In 2010 a huge hoard of Roman coins was unearthed in a field near Frome, Somerset. More than 750 turned out to have been minted during the reign of the ruler in question: Marcus Aurelius Carausius.
An upcoming talk from the Bath Royal Literary and Scientific Institution next Tuesday, 25th July examines the dramatic story of this little-known leader in mid-3rd century AD Britain who challenged the might of Rome and established a new North Sea kingdom.
Author and historian Simon Elliott (www.simonelliott20.com) will be describing the spectacular rise and bloody fall of this fascinating late-Roman figure and shows how his legacy can still be acknowledged today.

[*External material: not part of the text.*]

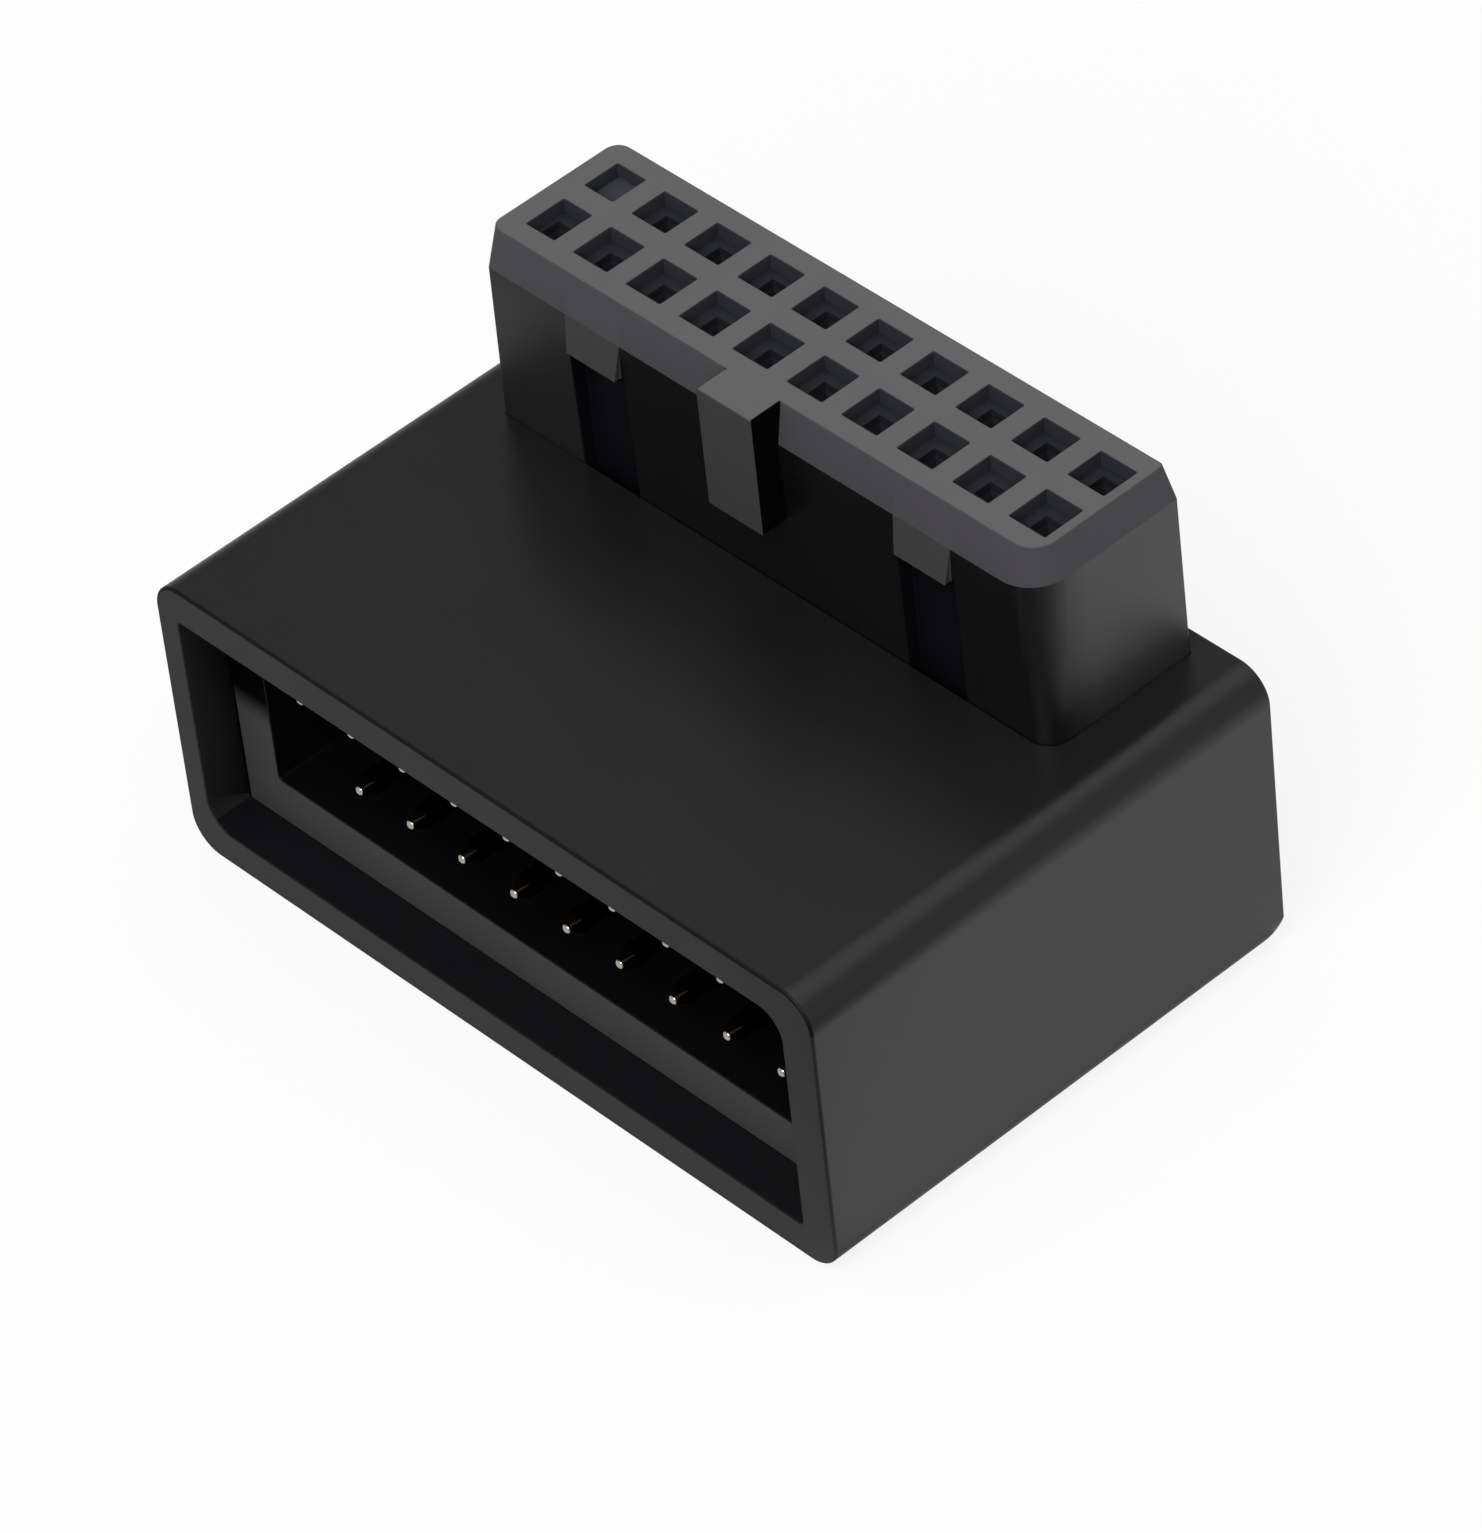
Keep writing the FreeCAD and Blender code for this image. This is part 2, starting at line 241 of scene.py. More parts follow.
class Surface:
    """Closed surfaces gathered from loops of points, in millimetres, and made into one mesh at the end."""

    def __init__(self):
        self.points = []
        self.faces = []
        self.zones = []
        self.flat = []
        self.count = 0

    def loop(self, points):
        """Keep a loop of points and give back their numbers."""
        points = np.asarray(points, float).reshape(-1, 3)
        numbers = np.arange(self.count, self.count + len(points))
        self.points.append(points)
        self.count += len(points)
        return numbers

    def skin(self, loops, zone=0, skipped=()):
        """Join loops of equal length, one to the next, with four-sided faces.

        The surface is a function of two parameters, the place along the loop and the number of the loop.
        Faces look outwards where the loops run anticlockwise and follow each other towards the viewer's side
        that the loops are seen from. Skipped holds the places along the loop that stay open, and zone is one
        number or one for each place along the loop.
        """
        numbers = [loop if loop.dtype.kind == "i" else self.loop(loop) for loop in map(np.asarray, loops)]
        stack = np.array(numbers)
        following = np.roll(stack, -1, axis=1)
        quads = np.stack([stack[:-1], following[:-1], following[1:], stack[1:]], axis=-1)
        kept = [place for place in range(stack.shape[1]) if place not in skipped]
        quads = quads[:, kept].reshape(-1, 4)
        self.faces.extend(quads.tolist())
        zones = np.broadcast_to(np.asarray(zone), stack.shape[1])[kept]
        self.zones.extend(np.tile(zones, len(stack) - 1).tolist())
        self.flat.extend([0] * len(quads))
        return numbers

    def cap(self, outer, holes, normal, zone=0):
        """Fill the flat area between an outer loop and any holes, looking along the normal."""
        rings = [np.asarray(outer)] + [np.asarray(hole) for hole in holes]
        everything = np.concatenate(self.points)
        polygons = [[Vector(point) for point in everything[ring]] for ring in rings]
        order = np.concatenate(rings)
        triangles = order[np.array(tessellate_polygon(polygons))]
        corners = everything[triangles]
        across = np.cross(corners[:, 1] - corners[:, 0], corners[:, 2] - corners[:, 0])
        turned = across @ np.asarray(normal, float) < 0
        triangles[turned] = triangles[turned][:, ::-1]
        self.faces.extend(triangles.tolist())
        self.zones.extend([zone] * len(triangles))
        self.flat.extend([1] * len(triangles))

    def build(self, name, materials, smooth_angle=35.0):
        """Join points that lie together, drop faces with no area and make the object.

        The filled flat areas give their normals to the rounded edges beside them, so they shade as planes.
        """
        points = np.concatenate(self.points)
        keys = np.round(points * JOINING_GRID).astype(np.int64)
        _, first, inverse = np.unique(keys, axis=0, return_index=True, return_inverse=True)
        inverse = inverse.reshape(-1)
        faces = []
        zones = []
        kept_flat = []
        for face, zone, flat in zip(self.faces, self.zones, self.flat):
            corners = [int(inverse[number]) for number in face]
            corners = [c for i, c in enumerate(corners) if c != corners[i - 1]]
            if len(set(corners)) == len(corners) and len(corners) > 2:
                faces.append(corners)
                zones.append(zone)
                kept_flat.append(flat)
        mesh = bpy.data.meshes.new(name)
        mesh.from_pydata((points[first] * MM).tolist(), [], faces)
        mesh.polygons.foreach_set("material_index", zones)
        mesh.polygons.foreach_set("use_smooth", [True] * len(faces))
        mesh.update()
        mesh.validate()
        piece = bpy.data.objects.new(name, mesh)
        bpy.context.scene.collection.objects.link(piece)
        for material in materials:
            mesh.materials.append(material)
        mesh.normals_split_custom_set(corner_normals(points[first], faces, kept_flat, smooth_angle))
        return piece


def corner_normals(points, faces, flat, smooth_angle):
    """A normal for each corner of each face, so that flat areas shade flat and rounded edges shade round.

    It is the mean, weighted by area, of those faces round the corner that turn less than the smooth angle
    from this face. Where one of them is a filled flat area, that area's own normal is taken.
    """
    limit = math.cos(math.radians(smooth_angle))
    area_normals = []
    around = [[] for _ in points]
    for number, corners in enumerate(faces):
        a, b, c, d = (points[corners[place]] for place in (0, 1, 2, -1))
        area_normals.append(np.cross(c - a, d - b) if len(corners) == 4 else np.cross(b - a, c - a))
        for corner in corners:
            around[corner].append(number)
    area_normals = np.array(area_normals)
    units = area_normals / np.linalg.norm(area_normals, axis=1)[:, None]
    flat = np.array(flat, bool)
    normals = []
    for number, corners in enumerate(faces):
        for corner in corners:
            near = np.array(around[corner])
            near = near[units[near] @ units[number] > limit]
            planes = near[flat[near]]
            if flat[number]:
                normals.append(units[number])
            elif len(planes):
                normals.append(units[planes[0]])
            else:
                total = area_normals[near].sum(axis=0)
                normals.append(total / np.linalg.norm(total))
    return [tuple(normal) for normal in normals]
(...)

The story begins in the mid-3rd century AD when Roman Britain’s regional fleet, the Classis Britannica, disappeared, never to return. Soon the North Sea and English Channel were over-run by Germanic pirates.
The emperor Maximian turned to a seasoned naval leader called Marcus Aurelius Mausaeus Valerius Carausius to restore order. He was so successful that Maximian accused him of pocketing the plunder he’d recaptured and ordered his execution. The canny Carausius moved first and, in 286, usurped imperial authority, creating a North Sea empire in northern Gaul and Britain which lasted until 296.
Dubbed the pirate king, he initially thrived, seeing off early attempts by Maximian to defeat him. However, in the early 290s Maximian sent his new junior emperor, Constantius Chlorus (the father of Constantine the Great), to defeat Carausius. A seasoned commander, Chlorus soon brought northern Gaul back into the imperial fold, leaving Carausius controlling only Britain. Carausius was then assassinated and replaced by Allectus, his treasurer. Allectus was in turn defeated by Chlorus in AD 296 in the fourth Roman invasion of Britain, the caesar arriving just in time to prevent London being sacked by Allectus’ Frankish mercenaries. Once more Britain was part of the Roman Empire.
Carausius’s legacy includes an energetic building programme of fortifications and other structures as well as creating the first coin mint in London.